The same is true in the warehouse. While you can scan barcodes with an Android, Windows, or Apple phone, why do that if all you need to do is scan barcodes?
So think of creative ways you can introduce rugged, inexpensive, durable single-use devices to reduce latency. GPS trackers for logistics, barcode and RFID scanners, IP connected cameras, counters, the list goes on.
The mainframe, mini, PC, and client/server paradigms were all about securing the IT systems. IDS/IPS systems, identity and access management systems and firewalls are the “tools du jour”.
Mobility (and cloud) shift the paradigm to thinking about the data. How can you secure the data in transit and at rest, no matter where the data ends up, or on what device?
Some of the considerations need to include a combination of role, device, and location. For example, a solution that lets your Production Manager access their email on an iPad at home, but not the assembly line control system. For that kind of access, they’d need to be on an approved device in the factory.
We’ve already mentioned lost devices. But what about devices that are just “borrowed?” Consider how to secure the data, rather than simply the network.
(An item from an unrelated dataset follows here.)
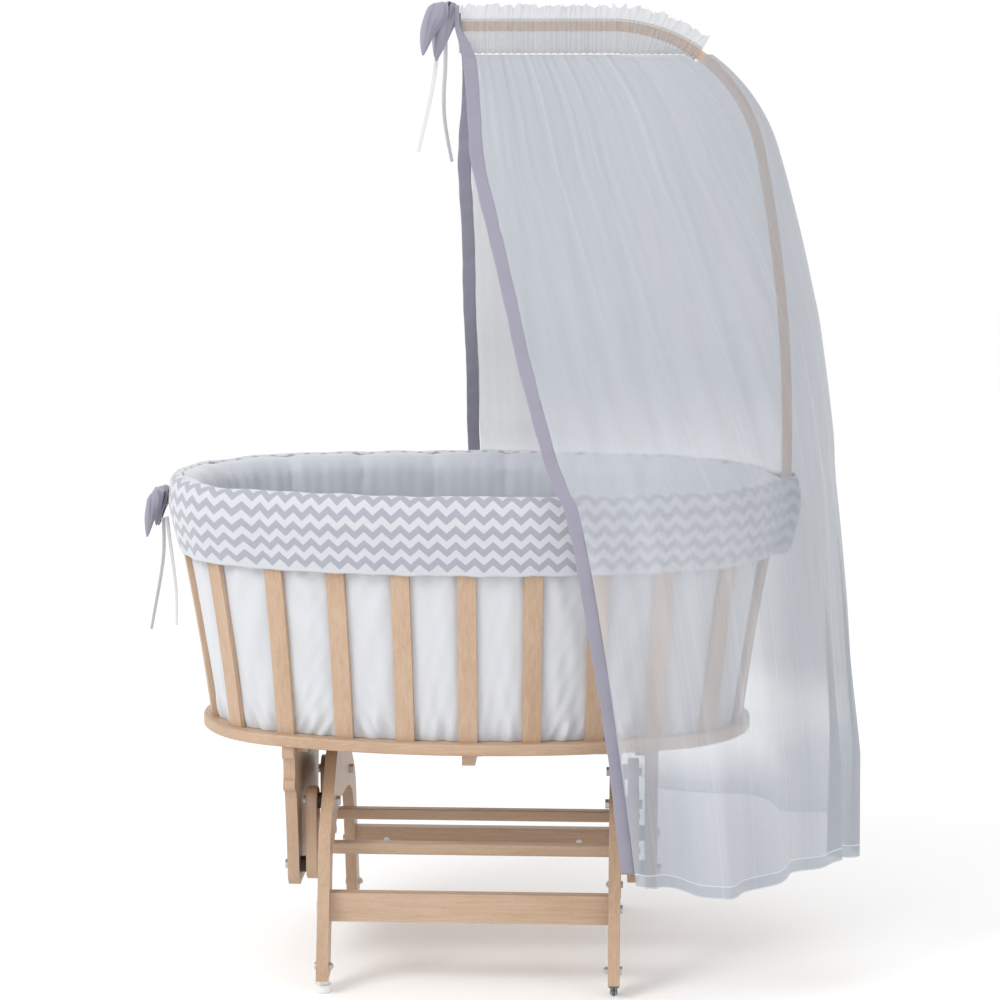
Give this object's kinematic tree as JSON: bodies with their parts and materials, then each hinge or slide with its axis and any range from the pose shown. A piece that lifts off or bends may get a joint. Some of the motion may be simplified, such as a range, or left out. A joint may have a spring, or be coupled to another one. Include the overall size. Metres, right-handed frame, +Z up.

Then you can still provide agility for the organisation, while managing the risks.
I’ve been helping organisations mobilise various IT systems for over a decade now. Even I find current technology unprecedented, and this will only accelerate. Think about the difference you could make to your organisation, not by reducing operational costs by 10 percent, but by giving sales staff 25 percent more time in the field, or reducing your Day Sales Outstanding by 1 day.
With mobility, IT has the opportunity to impact the business in a profound manner. Mobility provides the opportunity to create an agile organisation that can respond to business imperatives far quicker than today.
However, because of the consumerisation of IT, there is a very real risk for the business to bypass IT. They can afford personal devices, and procure public cloud applications like never before. As technology professionals we can take the lead, and direct our organisations to a secure, efficient, and most importantly, effective IT landscape.